Today, this town is still a hub of the community, with kids playing and people coming together within the boundaries of these enclosed shopping streets. But it’s changed. It’s more diverse too: a Vietnamese man who moved to the area more recently now runs a restaurant, yet is no less a beloved member of the community.
To maintain the past exactly as it was is impossible, and at times not even desirable. What’s more important is keeping its ideals while bringing as many people into that next step. That attempt to understand from new generations and cultures is the thread that ties the story of community rebuilding, Akari’s own battles with depression, and the family’s fracturing relationships as a result of their Zainichi Korean status, together.
“There’s a lot of people from all over the world who live in Kobe, and everyone came to the city at different points for different reasons,” Adachi ponders. “I was born around there, and Kobe is a very welcoming city to people from all over the world. I spoke to a lot of people who work and live around the Marugo Ichiba shopping street, it’s a place where everyone from everywhere is really connected to one another. It’s important that there’s this community, but more recently these communities are disappearing, which is sad to think, and there’s a hope that young people will return and continue these communities into the future as well.”

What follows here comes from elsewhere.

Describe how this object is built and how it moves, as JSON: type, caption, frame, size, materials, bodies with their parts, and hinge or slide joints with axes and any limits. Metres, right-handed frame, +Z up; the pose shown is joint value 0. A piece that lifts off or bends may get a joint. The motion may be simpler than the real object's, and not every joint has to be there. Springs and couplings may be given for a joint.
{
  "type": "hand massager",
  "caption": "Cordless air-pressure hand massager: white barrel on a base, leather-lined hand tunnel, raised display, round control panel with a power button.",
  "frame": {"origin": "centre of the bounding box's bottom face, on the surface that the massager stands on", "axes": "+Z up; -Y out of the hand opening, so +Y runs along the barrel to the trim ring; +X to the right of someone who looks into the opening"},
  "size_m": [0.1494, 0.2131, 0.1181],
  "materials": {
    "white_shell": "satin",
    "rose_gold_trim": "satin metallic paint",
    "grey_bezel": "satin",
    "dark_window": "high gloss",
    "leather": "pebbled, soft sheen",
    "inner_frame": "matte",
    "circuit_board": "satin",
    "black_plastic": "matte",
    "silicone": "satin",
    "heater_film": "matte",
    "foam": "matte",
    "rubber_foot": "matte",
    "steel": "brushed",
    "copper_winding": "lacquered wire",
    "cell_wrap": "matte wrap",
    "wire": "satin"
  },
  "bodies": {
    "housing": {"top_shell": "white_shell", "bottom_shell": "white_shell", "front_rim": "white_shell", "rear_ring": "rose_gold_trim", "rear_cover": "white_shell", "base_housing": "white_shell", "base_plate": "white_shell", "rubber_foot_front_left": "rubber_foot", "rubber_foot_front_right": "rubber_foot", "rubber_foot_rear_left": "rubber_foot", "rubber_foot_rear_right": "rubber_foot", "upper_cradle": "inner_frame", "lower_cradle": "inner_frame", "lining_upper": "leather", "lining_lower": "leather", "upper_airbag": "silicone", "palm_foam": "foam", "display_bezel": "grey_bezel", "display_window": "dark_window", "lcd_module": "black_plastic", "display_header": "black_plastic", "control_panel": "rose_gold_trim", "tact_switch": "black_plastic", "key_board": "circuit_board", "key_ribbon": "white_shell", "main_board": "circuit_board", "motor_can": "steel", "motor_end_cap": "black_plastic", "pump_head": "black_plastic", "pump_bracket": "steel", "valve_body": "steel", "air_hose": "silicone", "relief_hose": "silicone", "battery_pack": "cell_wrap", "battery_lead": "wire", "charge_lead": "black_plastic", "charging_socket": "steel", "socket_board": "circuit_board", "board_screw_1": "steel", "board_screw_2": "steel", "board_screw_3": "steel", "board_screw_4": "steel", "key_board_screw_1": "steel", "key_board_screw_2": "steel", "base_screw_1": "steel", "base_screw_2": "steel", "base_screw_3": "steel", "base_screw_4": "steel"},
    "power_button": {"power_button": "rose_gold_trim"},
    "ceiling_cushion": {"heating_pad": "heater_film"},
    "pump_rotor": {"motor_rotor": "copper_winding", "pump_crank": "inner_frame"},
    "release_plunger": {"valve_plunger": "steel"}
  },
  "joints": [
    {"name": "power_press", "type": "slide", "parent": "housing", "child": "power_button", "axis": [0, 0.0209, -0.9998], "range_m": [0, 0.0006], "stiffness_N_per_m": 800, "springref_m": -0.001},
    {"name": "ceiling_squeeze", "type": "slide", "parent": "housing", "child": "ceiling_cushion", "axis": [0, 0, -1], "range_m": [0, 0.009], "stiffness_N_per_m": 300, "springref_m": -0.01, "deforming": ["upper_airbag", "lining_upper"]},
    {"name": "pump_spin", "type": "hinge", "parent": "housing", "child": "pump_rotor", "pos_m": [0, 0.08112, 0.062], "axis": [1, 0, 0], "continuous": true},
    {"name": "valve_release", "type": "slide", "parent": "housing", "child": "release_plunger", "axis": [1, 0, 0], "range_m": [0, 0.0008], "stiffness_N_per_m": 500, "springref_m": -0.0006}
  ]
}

It's important to protect these things for the sake of the next generation. For locals, for refugees, for immigrants, for communities, these people and places are important, and they all want to protect these spaces as well. Indeed, community beyond Japanese people is a topic becoming more common within Japanese cinema in recent years. Beyond The Harbor Lights, recent films such as with Emma Kawawada’s My Small Land have also considered the growing diversity of experiences living in Japan today and their space in these communities. These stories are just as much a part of the fabric of modern Japan.
“Japan is moving into a more globalized era, and we need to consider how we can all live together through that. I want to keep thinking about what I can do and help that.”
Adachi’s career is one that’s influenced by his time working abroad as well as his life in Japan, and his work focuses on the diverse lives of people, particularly those in Kyoto and Kobe that have become regular settings of his work throughout his career. The Harbor Lights is a story that seeks to shine a more personal light on these stories and put a face to the stories of Zainichi Koreans. Not as someone different from Japan, but as a member of a community who shares the same joys and, yes, in the case of the Great Hanshin Awaji Earthquake that looms over both this family’s strained relationship and the shopping street, the same tragedies.
They’re important stories, but they’re also stories pertinent to the modern moment in Japan and how the country makes its move into the future. The Harbor Lights puts these diverse voices to the forefront, and takes a step into that uncertain future.